* _TASK PROMPT_
Return, exactly as written, the lines from the one containing "BLEND_TOP, milk_swirl, blend_swirl)" through the one containing "before = set(bpy.data.objects)", with both ends included.

* _PROVIDED DATA_
#####
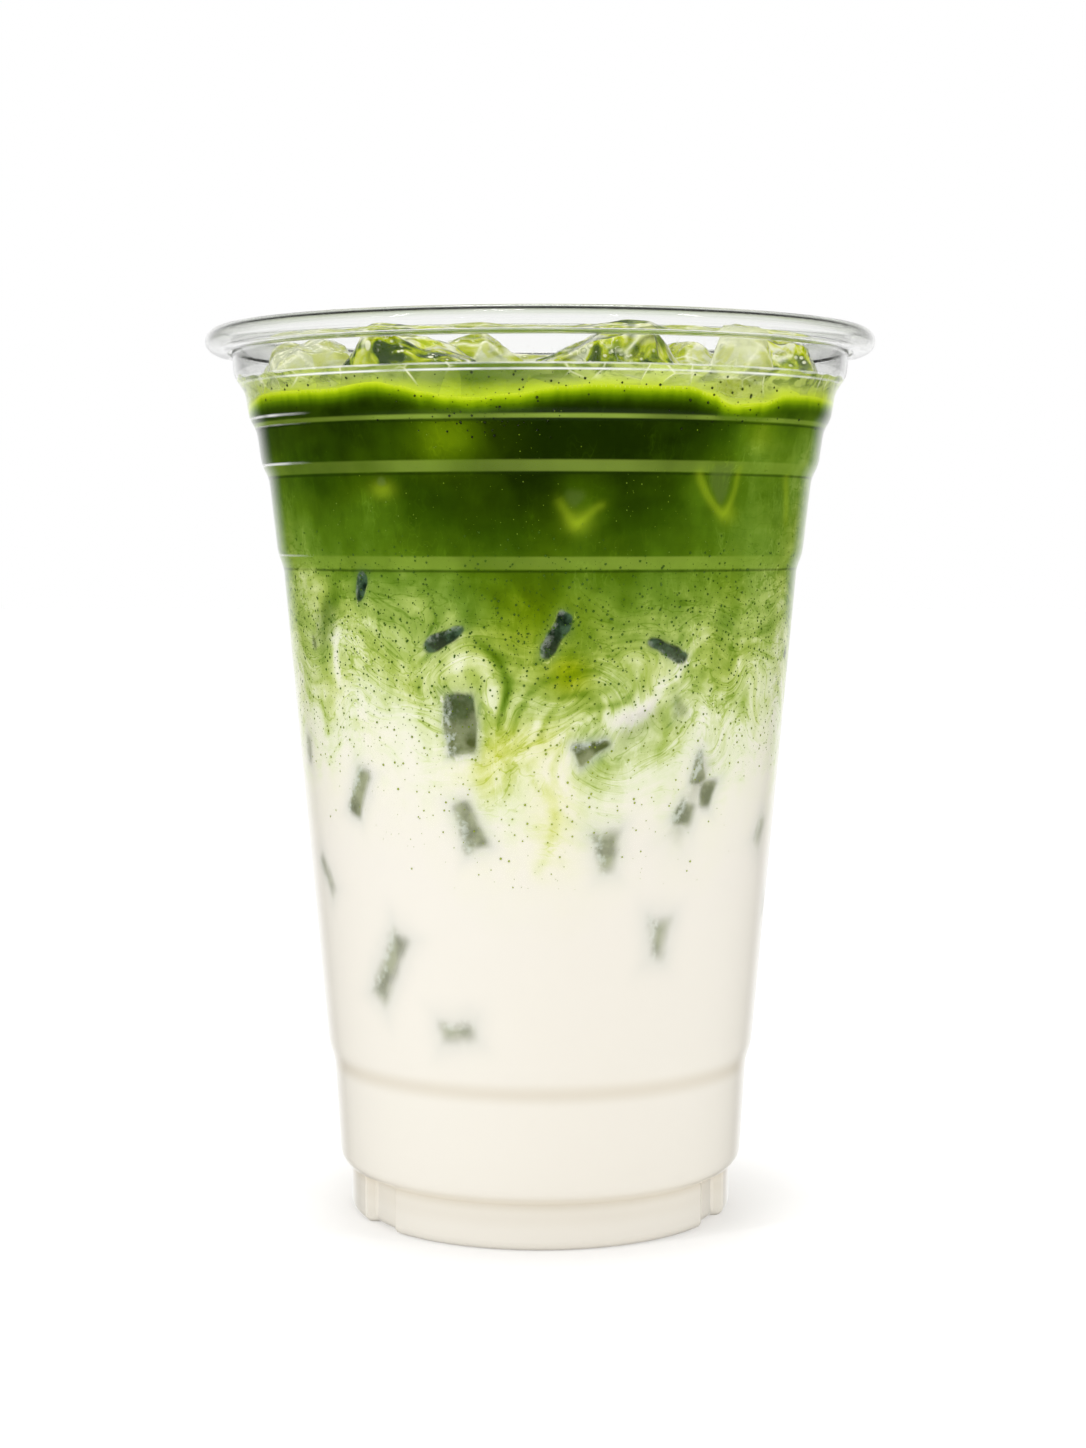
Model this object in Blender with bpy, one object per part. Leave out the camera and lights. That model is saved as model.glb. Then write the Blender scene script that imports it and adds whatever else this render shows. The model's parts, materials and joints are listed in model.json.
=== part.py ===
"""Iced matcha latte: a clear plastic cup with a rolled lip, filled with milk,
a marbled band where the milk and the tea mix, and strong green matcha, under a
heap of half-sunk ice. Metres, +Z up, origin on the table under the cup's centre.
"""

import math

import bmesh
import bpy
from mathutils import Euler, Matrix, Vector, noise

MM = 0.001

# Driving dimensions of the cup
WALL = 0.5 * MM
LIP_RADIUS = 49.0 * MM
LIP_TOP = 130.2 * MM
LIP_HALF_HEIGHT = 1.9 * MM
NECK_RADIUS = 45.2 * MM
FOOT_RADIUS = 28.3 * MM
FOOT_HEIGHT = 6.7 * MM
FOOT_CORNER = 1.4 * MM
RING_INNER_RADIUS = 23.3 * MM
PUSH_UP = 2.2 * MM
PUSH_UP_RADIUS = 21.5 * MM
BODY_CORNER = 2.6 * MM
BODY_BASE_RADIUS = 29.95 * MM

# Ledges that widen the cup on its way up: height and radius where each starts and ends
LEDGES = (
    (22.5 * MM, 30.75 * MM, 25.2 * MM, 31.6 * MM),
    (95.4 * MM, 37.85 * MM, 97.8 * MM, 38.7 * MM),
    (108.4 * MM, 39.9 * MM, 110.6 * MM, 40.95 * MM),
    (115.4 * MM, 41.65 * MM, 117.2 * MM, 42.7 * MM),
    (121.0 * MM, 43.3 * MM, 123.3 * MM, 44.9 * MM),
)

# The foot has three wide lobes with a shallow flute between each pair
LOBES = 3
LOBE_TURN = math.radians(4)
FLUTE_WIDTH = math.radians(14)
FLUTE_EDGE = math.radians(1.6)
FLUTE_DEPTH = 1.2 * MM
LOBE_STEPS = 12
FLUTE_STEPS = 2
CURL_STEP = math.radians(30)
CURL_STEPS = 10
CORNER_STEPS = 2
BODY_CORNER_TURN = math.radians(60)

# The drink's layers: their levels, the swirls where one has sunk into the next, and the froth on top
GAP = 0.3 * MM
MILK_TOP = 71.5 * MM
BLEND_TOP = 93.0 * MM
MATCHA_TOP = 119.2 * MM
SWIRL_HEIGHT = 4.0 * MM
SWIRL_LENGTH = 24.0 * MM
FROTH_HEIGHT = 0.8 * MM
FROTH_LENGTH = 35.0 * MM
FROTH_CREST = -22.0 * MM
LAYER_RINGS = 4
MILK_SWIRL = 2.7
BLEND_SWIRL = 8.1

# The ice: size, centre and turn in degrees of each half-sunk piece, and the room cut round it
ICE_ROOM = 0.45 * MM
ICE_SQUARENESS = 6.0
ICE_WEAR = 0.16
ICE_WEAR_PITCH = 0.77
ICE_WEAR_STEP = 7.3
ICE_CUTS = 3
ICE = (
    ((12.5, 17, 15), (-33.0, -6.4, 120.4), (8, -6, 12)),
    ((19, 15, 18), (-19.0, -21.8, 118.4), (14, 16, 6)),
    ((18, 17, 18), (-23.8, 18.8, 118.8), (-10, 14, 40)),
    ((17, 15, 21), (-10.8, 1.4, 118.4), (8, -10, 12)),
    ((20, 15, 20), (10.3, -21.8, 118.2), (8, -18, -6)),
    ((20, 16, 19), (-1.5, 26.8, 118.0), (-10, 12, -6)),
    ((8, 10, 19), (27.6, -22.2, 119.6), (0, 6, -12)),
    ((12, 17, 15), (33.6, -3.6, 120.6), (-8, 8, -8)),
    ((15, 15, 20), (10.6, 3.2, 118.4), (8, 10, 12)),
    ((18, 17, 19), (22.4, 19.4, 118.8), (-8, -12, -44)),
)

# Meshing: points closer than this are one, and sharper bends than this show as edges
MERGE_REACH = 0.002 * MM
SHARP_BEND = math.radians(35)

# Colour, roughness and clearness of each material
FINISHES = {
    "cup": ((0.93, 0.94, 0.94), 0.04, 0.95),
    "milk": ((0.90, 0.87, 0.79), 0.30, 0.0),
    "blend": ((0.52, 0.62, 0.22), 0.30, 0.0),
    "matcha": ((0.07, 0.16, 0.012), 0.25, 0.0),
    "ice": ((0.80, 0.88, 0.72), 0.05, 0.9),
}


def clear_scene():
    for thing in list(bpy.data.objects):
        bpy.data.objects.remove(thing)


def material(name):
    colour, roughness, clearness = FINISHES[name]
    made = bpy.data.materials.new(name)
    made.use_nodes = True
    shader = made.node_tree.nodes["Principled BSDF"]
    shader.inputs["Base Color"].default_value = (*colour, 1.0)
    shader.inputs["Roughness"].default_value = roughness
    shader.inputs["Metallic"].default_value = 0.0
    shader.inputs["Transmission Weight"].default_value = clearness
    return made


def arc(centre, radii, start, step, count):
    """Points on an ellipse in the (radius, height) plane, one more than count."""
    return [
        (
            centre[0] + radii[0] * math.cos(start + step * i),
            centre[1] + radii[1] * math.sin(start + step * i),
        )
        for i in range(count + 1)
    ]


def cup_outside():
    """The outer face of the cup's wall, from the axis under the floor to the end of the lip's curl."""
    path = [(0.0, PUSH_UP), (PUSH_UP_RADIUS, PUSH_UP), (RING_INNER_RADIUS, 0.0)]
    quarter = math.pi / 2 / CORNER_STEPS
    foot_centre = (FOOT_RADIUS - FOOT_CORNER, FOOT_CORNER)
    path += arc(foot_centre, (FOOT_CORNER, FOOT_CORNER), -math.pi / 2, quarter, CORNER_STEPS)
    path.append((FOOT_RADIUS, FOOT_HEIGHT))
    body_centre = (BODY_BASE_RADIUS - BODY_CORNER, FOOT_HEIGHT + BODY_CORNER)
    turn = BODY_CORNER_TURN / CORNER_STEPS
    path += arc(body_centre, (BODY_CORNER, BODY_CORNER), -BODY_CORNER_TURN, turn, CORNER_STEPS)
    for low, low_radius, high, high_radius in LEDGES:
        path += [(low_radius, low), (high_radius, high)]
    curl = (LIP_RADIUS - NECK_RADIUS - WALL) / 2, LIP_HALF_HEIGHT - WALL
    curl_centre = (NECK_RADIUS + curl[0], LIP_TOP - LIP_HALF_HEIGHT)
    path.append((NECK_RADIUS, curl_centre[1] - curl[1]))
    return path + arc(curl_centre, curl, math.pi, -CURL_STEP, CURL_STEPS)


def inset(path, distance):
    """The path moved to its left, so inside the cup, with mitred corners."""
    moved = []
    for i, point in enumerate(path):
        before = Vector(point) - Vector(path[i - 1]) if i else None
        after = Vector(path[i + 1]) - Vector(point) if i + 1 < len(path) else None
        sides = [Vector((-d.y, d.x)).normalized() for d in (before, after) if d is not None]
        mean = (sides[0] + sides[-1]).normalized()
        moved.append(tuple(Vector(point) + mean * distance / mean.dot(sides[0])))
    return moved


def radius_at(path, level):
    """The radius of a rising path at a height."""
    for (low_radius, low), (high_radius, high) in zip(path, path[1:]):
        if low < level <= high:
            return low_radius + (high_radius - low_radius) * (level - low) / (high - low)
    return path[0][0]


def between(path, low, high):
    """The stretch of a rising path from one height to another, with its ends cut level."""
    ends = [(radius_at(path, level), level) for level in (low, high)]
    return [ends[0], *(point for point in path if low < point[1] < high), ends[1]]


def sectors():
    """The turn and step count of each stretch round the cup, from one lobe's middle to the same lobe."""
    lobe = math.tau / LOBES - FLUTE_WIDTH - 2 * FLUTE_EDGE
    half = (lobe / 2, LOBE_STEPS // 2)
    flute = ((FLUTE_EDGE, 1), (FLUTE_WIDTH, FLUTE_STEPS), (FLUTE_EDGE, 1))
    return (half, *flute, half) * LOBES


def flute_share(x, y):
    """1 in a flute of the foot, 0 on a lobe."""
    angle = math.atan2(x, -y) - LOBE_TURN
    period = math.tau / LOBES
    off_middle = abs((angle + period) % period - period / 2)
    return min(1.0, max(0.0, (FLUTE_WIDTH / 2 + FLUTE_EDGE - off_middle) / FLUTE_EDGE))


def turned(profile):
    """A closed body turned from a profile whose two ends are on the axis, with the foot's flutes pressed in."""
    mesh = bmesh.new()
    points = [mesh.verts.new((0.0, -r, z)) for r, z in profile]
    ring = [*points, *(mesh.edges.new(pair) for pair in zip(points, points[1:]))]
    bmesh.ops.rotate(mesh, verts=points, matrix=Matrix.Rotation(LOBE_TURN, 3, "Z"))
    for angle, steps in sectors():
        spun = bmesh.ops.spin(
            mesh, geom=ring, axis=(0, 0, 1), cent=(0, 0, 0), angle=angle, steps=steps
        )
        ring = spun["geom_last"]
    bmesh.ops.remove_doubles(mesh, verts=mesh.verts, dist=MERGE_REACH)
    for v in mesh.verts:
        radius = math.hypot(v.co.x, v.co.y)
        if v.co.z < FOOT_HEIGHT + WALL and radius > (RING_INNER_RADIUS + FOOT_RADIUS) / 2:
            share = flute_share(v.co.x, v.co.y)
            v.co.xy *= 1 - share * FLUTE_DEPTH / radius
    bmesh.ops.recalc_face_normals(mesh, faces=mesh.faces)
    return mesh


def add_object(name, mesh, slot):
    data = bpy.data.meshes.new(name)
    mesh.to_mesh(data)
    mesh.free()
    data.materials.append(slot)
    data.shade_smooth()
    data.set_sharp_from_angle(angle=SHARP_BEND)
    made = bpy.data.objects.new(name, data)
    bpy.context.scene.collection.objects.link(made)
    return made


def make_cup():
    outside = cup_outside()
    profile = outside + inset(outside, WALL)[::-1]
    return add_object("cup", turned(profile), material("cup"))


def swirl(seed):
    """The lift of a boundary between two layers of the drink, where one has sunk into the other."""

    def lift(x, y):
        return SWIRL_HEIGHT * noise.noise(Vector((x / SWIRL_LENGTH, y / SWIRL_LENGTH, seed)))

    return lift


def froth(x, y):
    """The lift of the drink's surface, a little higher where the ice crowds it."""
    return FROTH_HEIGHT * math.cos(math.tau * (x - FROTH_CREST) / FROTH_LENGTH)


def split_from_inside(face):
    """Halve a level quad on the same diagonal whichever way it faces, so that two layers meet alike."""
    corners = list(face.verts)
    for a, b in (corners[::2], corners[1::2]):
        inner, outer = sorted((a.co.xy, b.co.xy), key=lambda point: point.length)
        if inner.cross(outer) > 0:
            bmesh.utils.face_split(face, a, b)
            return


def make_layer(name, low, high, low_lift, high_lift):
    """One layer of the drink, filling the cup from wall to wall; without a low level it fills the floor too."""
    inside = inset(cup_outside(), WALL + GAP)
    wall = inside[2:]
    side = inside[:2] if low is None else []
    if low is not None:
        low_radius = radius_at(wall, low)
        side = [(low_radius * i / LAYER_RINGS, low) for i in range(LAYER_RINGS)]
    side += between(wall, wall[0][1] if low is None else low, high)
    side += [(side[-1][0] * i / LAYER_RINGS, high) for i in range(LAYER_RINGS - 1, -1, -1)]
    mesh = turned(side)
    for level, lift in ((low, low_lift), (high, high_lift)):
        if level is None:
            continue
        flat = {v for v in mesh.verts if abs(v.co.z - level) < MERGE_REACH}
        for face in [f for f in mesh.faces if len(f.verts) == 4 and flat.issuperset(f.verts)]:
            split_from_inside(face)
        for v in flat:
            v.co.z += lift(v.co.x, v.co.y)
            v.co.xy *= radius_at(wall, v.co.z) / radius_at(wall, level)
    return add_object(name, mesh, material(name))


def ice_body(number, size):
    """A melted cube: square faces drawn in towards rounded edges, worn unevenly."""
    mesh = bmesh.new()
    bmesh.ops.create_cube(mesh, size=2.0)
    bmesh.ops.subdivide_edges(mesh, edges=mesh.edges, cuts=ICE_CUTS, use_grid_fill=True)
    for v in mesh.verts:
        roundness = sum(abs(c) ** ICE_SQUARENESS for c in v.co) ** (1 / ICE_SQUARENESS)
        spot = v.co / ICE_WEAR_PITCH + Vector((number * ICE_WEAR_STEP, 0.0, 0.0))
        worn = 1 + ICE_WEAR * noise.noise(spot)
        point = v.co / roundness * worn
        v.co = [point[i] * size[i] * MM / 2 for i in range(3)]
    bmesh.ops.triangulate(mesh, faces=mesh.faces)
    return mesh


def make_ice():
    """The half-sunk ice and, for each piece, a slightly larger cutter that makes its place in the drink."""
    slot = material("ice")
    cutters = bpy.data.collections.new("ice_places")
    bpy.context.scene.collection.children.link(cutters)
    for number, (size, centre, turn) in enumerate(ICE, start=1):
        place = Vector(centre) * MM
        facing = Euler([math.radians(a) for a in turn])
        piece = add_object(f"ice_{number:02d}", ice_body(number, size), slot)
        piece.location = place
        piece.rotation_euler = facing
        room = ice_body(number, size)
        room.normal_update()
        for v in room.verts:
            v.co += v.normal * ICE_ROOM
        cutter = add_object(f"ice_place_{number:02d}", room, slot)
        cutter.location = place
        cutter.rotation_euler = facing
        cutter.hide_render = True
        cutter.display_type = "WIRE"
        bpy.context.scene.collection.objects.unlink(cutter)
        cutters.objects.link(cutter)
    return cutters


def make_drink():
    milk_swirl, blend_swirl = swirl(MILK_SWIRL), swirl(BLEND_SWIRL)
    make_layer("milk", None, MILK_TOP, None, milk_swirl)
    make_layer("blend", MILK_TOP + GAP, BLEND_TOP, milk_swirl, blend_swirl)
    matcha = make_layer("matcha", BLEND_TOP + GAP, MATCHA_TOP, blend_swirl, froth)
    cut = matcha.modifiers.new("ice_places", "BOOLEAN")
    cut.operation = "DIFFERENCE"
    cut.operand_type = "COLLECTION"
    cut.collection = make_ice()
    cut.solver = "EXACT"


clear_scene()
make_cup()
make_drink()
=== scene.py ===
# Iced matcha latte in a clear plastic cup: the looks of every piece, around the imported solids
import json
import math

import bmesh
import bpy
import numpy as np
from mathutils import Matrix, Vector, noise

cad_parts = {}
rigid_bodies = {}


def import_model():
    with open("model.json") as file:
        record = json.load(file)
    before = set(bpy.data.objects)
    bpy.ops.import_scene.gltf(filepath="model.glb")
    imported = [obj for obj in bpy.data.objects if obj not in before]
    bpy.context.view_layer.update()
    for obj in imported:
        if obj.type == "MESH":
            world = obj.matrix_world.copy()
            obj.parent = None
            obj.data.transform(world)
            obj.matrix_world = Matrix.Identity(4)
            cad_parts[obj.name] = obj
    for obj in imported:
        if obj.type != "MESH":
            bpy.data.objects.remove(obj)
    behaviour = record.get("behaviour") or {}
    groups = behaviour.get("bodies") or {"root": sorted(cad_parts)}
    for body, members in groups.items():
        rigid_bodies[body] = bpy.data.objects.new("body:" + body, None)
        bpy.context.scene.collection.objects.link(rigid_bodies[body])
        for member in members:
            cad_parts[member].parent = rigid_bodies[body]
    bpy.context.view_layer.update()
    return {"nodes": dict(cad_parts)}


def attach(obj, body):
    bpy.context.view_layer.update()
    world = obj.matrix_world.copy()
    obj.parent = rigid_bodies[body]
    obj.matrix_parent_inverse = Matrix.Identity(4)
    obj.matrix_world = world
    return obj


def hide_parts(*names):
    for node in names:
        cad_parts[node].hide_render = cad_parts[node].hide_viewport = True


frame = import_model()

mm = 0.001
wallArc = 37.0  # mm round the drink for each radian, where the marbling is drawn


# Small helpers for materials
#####
* _ANSWER BELOW_
    make_layer("blend", MILK_TOP + GAP, BLEND_TOP, milk_swirl, blend_swirl)
    matcha = make_layer("matcha", BLEND_TOP + GAP, MATCHA_TOP, blend_swirl, froth)
    cut = matcha.modifiers.new("ice_places", "BOOLEAN")
    cut.operation = "DIFFERENCE"
    cut.operand_type = "COLLECTION"
    cut.collection = make_ice()
    cut.solver = "EXACT"


clear_scene()
make_cup()
make_drink()
=== scene.py ===
# Iced matcha latte in a clear plastic cup: the looks of every piece, around the imported solids
import json
import math

import bmesh
import bpy
import numpy as np
from mathutils import Matrix, Vector, noise

cad_parts = {}
rigid_bodies = {}


def import_model():
    with open("model.json") as file:
        record = json.load(file)
    before = set(bpy.data.objects)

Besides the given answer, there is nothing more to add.